Under the name Balkanološki institut SANU (Institute for Balkan Studies, SASA) it was re-established in 1969, with historian Dimitrije Đorđević, archaeologist Nikola Tasić and anthropologist Dragoslav Antonijević as his first research fellows. Thus, the Institute resumed with its scholarly pursuits under its present-day name and under the auspices of the Serbian Academy of Sciences and Arts. Among its members, past and current directors, the most prominent have been Radovan Samardžić, Nikola Tasić and Dušan T. Bataković.

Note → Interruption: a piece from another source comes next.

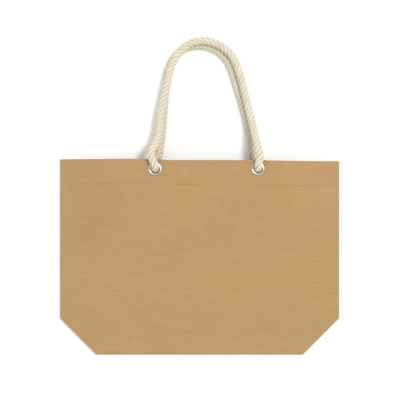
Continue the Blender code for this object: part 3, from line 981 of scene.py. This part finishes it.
# %% Geometry Nodes tools
def stitch_tree(name, shape):
    """Nodes that set a stitch on every even step of a line, as a realized mesh."""
    tree = bpy.data.node_groups.new(name, "GeometryNodeTree")
    inputs = {"Geometry": "Geometry", "Spacing": "Float", "Tilt": "Float"}
    inputs |= {"Size": "Vector", "Material": "Material"}
    for title, kind in inputs.items():
        tree.interface.new_socket(title, in_out="INPUT", socket_type="NodeSocket" + kind)
    tree.interface.new_socket("Geometry", in_out="OUTPUT", socket_type="NodeSocketGeometry")
    make = tree.nodes.new
    start, end = make("NodeGroupInput"), make("NodeGroupOutput")
    curve, even = make("GeometryNodeMeshToCurve"), make("GeometryNodeResampleCurve")
    even.mode = "LENGTH"
    join(tree, start, "Geometry", curve, "Mesh")
    join(tree, curve, "Curve", even)
    join(tree, start, "Spacing", even, "Length")
    tangent, align = make("GeometryNodeInputTangent"), make("FunctionNodeAlignRotationToVector")
    align.axis = "X"
    join(tree, tangent, 0, align, "Vector")
    random = make("FunctionNodeRandomValue")
    random.data_type = "FLOAT_VECTOR"
    random.inputs["Seed"].default_value = 7
    for socket, sign in enumerate((-1.0, 1.0)):
        limit = make("ShaderNodeVectorMath")
        limit.operation = "SCALE"
        limit.inputs[0].default_value = (sign, sign, sign)
        join(tree, start, "Tilt", limit, "Scale")
        join(tree, limit, 0, random, socket)
    turn = make("FunctionNodeRotateRotation")
    turn.rotation_space = "LOCAL"
    join(tree, align, "Rotation", turn)
    join(tree, random, "Value", turn, "Rotate By")
    if shape == "grain":
        body = make("GeometryNodeMeshUVSphere")
        set_inputs(body, {"Segments": 10, "Rings": 8, "Radius": 0.5})
        mesh = body.outputs["Mesh"]
    else:
        ring = make("GeometryNodeCurvePrimitiveCircle")
        profile = make("GeometryNodeCurvePrimitiveCircle")
        set_inputs(ring, {"Resolution": 22, "Radius": 0.5})
        set_inputs(profile, {"Resolution": 6, "Radius": 0.055})
        tube, upright = make("GeometryNodeCurveToMesh"), make("GeometryNodeTransform")
        upright.inputs["Rotation"].default_value = (0.0, math.pi / 2, 0.0)
        join(tree, ring, "Curve", tube)
        join(tree, profile, "Curve", tube, "Profile Curve")
        join(tree, tube, "Mesh", upright, "Geometry")
        mesh = upright.outputs["Geometry"]
    sized = make("GeometryNodeTransform")
    link(tree, mesh, sized.inputs["Geometry"])
    join(tree, start, "Size", sized, "Scale")
    instance = make("GeometryNodeInstanceOnPoints")
    join(tree, even, "Curve", instance, "Points")
    join(tree, sized, "Geometry", instance, "Instance")
    join(tree, turn, "Rotation", instance)
    realize, smooth = make("GeometryNodeRealizeInstances"), make("GeometryNodeSetShadeSmooth")
    paint = make("GeometryNodeSetMaterial")
    join(tree, instance, "Instances", realize, "Geometry")
    join(tree, realize, "Geometry", smooth)
    join(tree, smooth, "Geometry", paint)
    join(tree, start, "Material", paint)
    join(tree, paint, "Geometry", end)
    return tree


GRAINS = stitch_tree("stitch_grains", "grain")
LOOPS = stitch_tree("overlock_loops", "loop")


def stitched(name, tree, line, spacing, size, tilt):
    """Stitches along a line, as a plain mesh."""
    mesh = bpy.data.meshes.new(name)
    edges = [(i, i + 1) for i in range(len(line) - 1)]
    mesh.from_pydata([tuple(p) for p in line], edges, [])
    piece = add_object(name, mesh)
    modifier = piece.modifiers.new("stitches", "NODES")
    modifier.node_group = tree
    values = {"Spacing": spacing, "Tilt": tilt, "Size": size, "Material": THREAD}
    for item in tree.interface.items_tree:
        if item.in_out == "INPUT" and item.name in values:
            modifier[item.identifier] = values[item.name]
    flattened(piece)
    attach(piece, "bag")
    print(name, len(piece.data.polygons), "faces")
    return piece


# %% Hem stitches
def hem_line(outside, side, depth, sag_share):
    """The stitch line of a hem, sunk in its groove."""
    x = np.linspace(-0.2465, 0.2465, 200)
    y = np.full_like(x, HEM_BOTTOM)
    z = outside(x, y) + side * depth
    return np.stack([x, y - sag_share * sag_at(x, y), z], -1)


STITCH = (0.0027, 0.00062, 0.00055)
STITCH_STEP, STITCH_TILT = 0.0034, 0.04
for name, line in (
    ("front_hem_stitches", hem_line(front_outside, 1, -0.00010, FRONT_SAG)),
    ("back_hem_stitches", hem_line(back_outside, -1, -0.00040, BACK_SAG)),
):
    stitched(name, GRAINS, line, STITCH_STEP, STITCH, STITCH_TILT)

# %% Overlocked seams
LOOP_STEP = 0.0024
side_y = np.linspace(FOLD_TOP + 0.002, TOP - 0.004, 120)
corner_y = np.linspace(-0.1635, FOLD_TOP - 0.003, 30)
SEAMS = {
    "side": (0.2435, side_y, (0.0025, 0.0072, 0.0026), 0.10),
    "corner": (0.1829, corner_y, (0.0025, 0.0042, 0.0026), 0.06),
}
for side, name in ((-1, "left"), (1, "right")):
    for kind, (seam_x, seam_y, size, tilt) in SEAMS.items():
        level = np.full_like(seam_y, MIDDLE_Z)
        edge = np.stack([np.full_like(seam_y, side * seam_x), seam_y, level], -1)
        seam = stitched(f"{name}_{kind}_overlock", LOOPS, edge, LOOP_STEP, size, tilt)
        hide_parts(f"{name}_{kind}_seam")

# %% [markdown]
# ## Eyelets
# An eyelet is a thin ring pressed from sheet metal: a domed flange outside, a
# barrel through the cloth, and a washer that the barrel is rolled over inside.
# Its profile is turned round the hole's axis, as on a lathe.


# %% Nickel material
TARNISH = (0.34, 0.30, 0.24, 1.0)


def nickel_group():
    """Colour, roughness and height of plated metal with light handling marks."""
    group, start, end = new_group(
        "plated_nickel",
        [("Vector", "Vector", None), ("Metal", "Color", (0.7, 0.68, 0.64, 1.0))],
        SURFACE,
    )
    marks = scaled_noise(group, start.outputs["Vector"], (350.0, 350.0, 350.0), 4.0)
    cloud = scaled_noise(group, start.outputs["Vector"], (90.0, 90.0, 90.0), 2.0)
    share = ranged(group, cloud, 0.45, 0.75, 0.0, 0.35)
    dull = mixed_colour(group, share, start.outputs["Metal"], TARNISH)
    group.links.new(dull, end.inputs["Color"])
    group.links.new(ranged(group, marks, 0.3, 0.7, 0.20, 0.38), end.inputs["Roughness"])
    group.links.new(marks, end.inputs["Height"])
    return group


def nickel_material(name, metal):
    """Plated nickel."""
    material, tree, shader = principled(name)
    place = tree.nodes.new("ShaderNodeTexCoord")
    tones = {"Metal": (*metal, 1.0)}
    plated = add_group(tree, shader, nickel_group(), place.outputs["Object"], tones)
    set_inputs(shader, {"Metallic": 1.0})
    add_bump(tree, shader, plated.outputs["Height"], 0.15, 0.0001)
    return material


NICKEL = nickel_material("nickel", (0.52, 0.49, 0.42))

# %% Turned rings
TURNS = 72
BORE = 0.0071


def rounded(profile, passes=2):
    """A closed profile with its corners cut, twice as many points each time."""
    for _ in range(passes):
        after = np.roll(profile, -1, axis=0)
        profile = np.stack([0.75 * profile + 0.25 * after, 0.25 * profile + 0.75 * after], 1)
        profile = profile.reshape(-1, 2)
    return profile


def turned_ring(name, node, profile, side):
    """A ring whose profile gives radius and depth, from the node's own radius and height."""
    low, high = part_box(node)
    middle = ((low.x + high.x) / 2, (low.y + high.y) / 2)
    start = high.z if side > 0 else low.z
    loop = rounded(np.array(profile((high.x - low.x) / 2, high.z - low.z)))
    angle = np.linspace(0.0, 2 * math.pi, TURNS, endpoint=False)[:, None]
    x = middle[0] + loop[:, 0] * np.cos(angle)
    y = middle[1] + loop[:, 0] * np.sin(angle)
    z = start - side * np.repeat(loop[None, :, 1], TURNS, axis=0)
    points = np.stack([x, y, z], -1).reshape(-1, 3)
    ring = mesh_object(name, points, grid_faces(TURNS, len(loop), closed=True, looped=True), NICKEL)
    fresh = bmesh.new()
    fresh.from_mesh(ring.data)
    bmesh.ops.recalc_face_normals(fresh, faces=fresh.faces)
    fresh.to_mesh(ring.data)
    fresh.free()
    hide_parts(node)
    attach(ring, "bag")
    return ring


def eyelet_profile(radius, height):
    """Radius and depth round a flange, down the barrel and back up its inside."""
    return [
        (BORE, 0.0012),
        (BORE + 0.0008, 0.0002),
        (BORE + 0.0020, -0.0001),
        (radius - 0.0022, 0.0001),
        (radius - 0.0004, 0.0007),
        (radius, 0.0015),
        (radius - 0.0005, 0.0016),
        (radius - 0.0020, 0.0011),
        (BORE + 0.0012, 0.0010),
        (BORE + 0.0008, 0.0020),
        (BORE + 0.0007, height - 0.0009),
        (BORE + 0.0010, height - 0.0001),
        (BORE + 0.0002, height),
        (BORE, height - 0.0008),
    ]


def washer_profile(radius, height):
    """Radius and depth round a flat ring with a soft outer edge."""
    return [
        (BORE + 0.0012, 0.0),
        (radius - 0.0006, 0.0),
        (radius, 0.4 * height),
        (radius - 0.0002, height),
        (BORE + 0.0014, height),
        (BORE + 0.0011, 0.5 * height),
    ]


for panel_name, side in (("front", 1), ("back", -1)):
    for place in ("left", "right"):
        corner = f"{panel_name}_{place}"
        turned_ring(f"{corner}_ring", f"{corner}_eyelet", eyelet_profile, side)
        turned_ring(f"{corner}_inner_ring", f"{corner}_washer", washer_profile, side)

# %% [markdown]
# ## Knots
# Inside the bag each rope end is tied in an overhand knot, which is what stops
# it from slipping out. A trefoil is an overhand knot with its ends joined, so
# the rope follows most of a trefoil and leaves it at both ends.


# %% Knotted ends
KNOT_OFFSET, KNOT_Y, KNOT_LEVEL = 0.024, 0.153, 0.0323
KNOT_SIZE, KNOT_LOBES, KNOT_HEIGHT = 0.0068, 0.0047, 0.0048
TAIL_Y = (0.130, 0.1195, 0.1115)
# How the rope's radius changes: pulled tight in the knot and loose again at its end
TIGHTER, LOOSER, CHANGE = 0.0009, 0.0011, 0.012


def knot_line(eyelet_x, start_z, away, level):
    """From the eyelet's barrel into an overhand knot to one side, and out into a tail."""
    centre = np.array((eyelet_x + away * KNOT_OFFSET, KNOT_Y, level))
    turn = np.linspace(0.10, 0.90, 60) * 2 * math.pi
    reach = KNOT_SIZE + KNOT_LOBES * np.cos(3 * turn)
    x, y = -away * reach * np.cos(2 * turn), reach * np.sin(2 * turn)
    loop = np.stack([x, y, KNOT_HEIGHT * np.sin(3 * turn)], -1) + centre
    down = math.copysign(1.0, level - start_z)
    lead = [
        (eyelet_x, EYELET_Y, start_z),
        (eyelet_x, EYELET_Y, start_z + down * 0.003),
        (eyelet_x + away * 0.002, EYELET_Y, start_z + down * 0.0065),
        (eyelet_x + away * 0.006, EYELET_Y, level - down * 0.0015),
    ]
    end = loop[-1]
    tail = [
        (end[0] * 0.5 + centre[0] * 0.5, end[1] - 0.010, level),
        (centre[0] + away * 0.002, TAIL_Y[0], level),
        (centre[0] + away * 0.003, TAIL_Y[1], level),
        (centre[0] + away * 0.003, TAIL_Y[2], level),
    ]
    line = np.vstack([lead, loop, tail])
    return eased(evenly_spaced(smooth_route(line, 6), ROPE_STEP), 16)


for panel_name, away, start_z in (("front", -1, 0.0436), ("back", 1, 0.0212)):
    for place, eyelet_x in EYELET_X.items():
        line = knot_line(eyelet_x, start_z, away, KNOT_LEVEL)
        gone = np.arange(len(line)) * ROPE_STEP
        radii = NARROW_RADIUS - TIGHTER * smooth_step((gone - THIN_LENGTH) / CHANGE)
        radii = radii + LOOSER * smooth_step((gone - gone[-1] + CHANGE) / CHANGE)
        rope_end = laid_rope(f"{panel_name}_{place}_knot", line, radii, 0.4)
        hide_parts(f"{panel_name}_{place}_rope_end")
        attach(rope_end, "bag")
        print(rope_end.name, round(line_length(line), 3), "m")

# %% [markdown]
# ## Update the scene
# The finished pieces have to fill the same box as the frame.

# %% Update the scene
bpy.context.view_layer.update()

The Institute's new research team was built so as to be able to cover the Balkans from prehistory to the modern age in a range of different fields of study, from archeology and ancient history to anthropology, linguistics and history. This multidisciplinary approach has remained its long-term orientation. The Institute for Balkan Studies has organized a number of domestic and international conferences promoting intellectual exchange and cooperation between scholarly communities at both the regional and European level.
The Institute for Balkan Studies declares itself to be committed to rigorous scholarly research aimed at furthering the understanding of an oft-stereotyped European region both in terms of its distinctiveness and of its inseparability from the rest of the world. In nearly forty years since its re-establishment the Institute has published more than one hundred monographic volumes in its Special Editions series (monographs, proceedings of scholarly conferences and edited volumes), as well as thirty-eight volumes of its annual Balcanica, published since 1970, mostly in the Serbian language.
In order to reach a broader scholarly audience Balcanica has been published in English and French since 2006 (nº XXXVI). Its current editor-in-chief, since 2005, is Dušan T. Bataković, Director of the Institute.